Nope, according to a sheepish little paragraph midway through the e-mail; you can only smoke on the rear open deck of the boat or in the walkways. Way to fight the man guys, you’re true revolutionaries.

….

Elections are great; watching the results come in until the early hours of the morning with my old pals Dimbleby, Vine and co. But when it comes to Europe, an issue which I seem to be totally alone in having absolutely no opinion on; I haven’t the foggiest clue which way to vote.

So, after finally registering to vote in the upcoming European elections at the YUSU offices. I’ve been pondering ways in which to use my new-found suffrage to be as profoundly unhelpful and apathetic as possible.

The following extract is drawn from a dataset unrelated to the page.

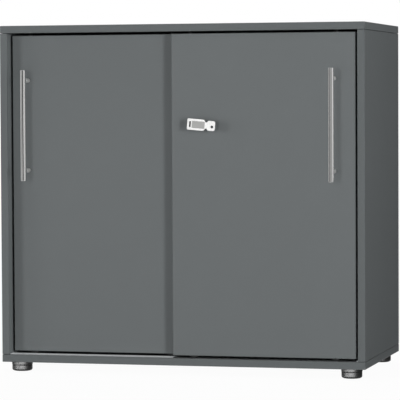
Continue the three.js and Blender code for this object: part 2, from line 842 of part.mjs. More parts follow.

With that in mind I’ve located perhaps the most two bob, small time outfit on the ballot paper in this region, The Yorkshire First devolution party, as a potential candidate for my support. It’s not that I necessarily believe in the cause, although I suppose I do in a round about sort of way.

No, there are several reasons why you might wish to use your vote in this way. Particularly if you’re of a perennially undecided, angry or disaffected mind-set. Firstly, because voting UKIP as an anti politics statement has become far too mainstream. Even taking all the nutcases and the racism aside.

Secondly because by doing so in enough numbers there is a very good chance they could push the BNP into last place, and wouldn’t that just be absolutely fucking hilarious?

….

Me and Vision Photo Editor, Jack Western, were at the Langwith 3rds vs Halifax 1sts match last Monday down on the JLD, and despite being caught in a full-on pre match hailstorm, we managed to get this snap of Langwith goalkeeper, Steve Le Cornu, looking despondently at the ball in his own net. A theme for the day. Langwith lost 4-0, which, given some of the drubbings they received last year, I assume they wouldn’t be unpleased with. Regardless, this image could end up being a succinct representation of their tournament. Best of luck to them though, everyone loves an underdog.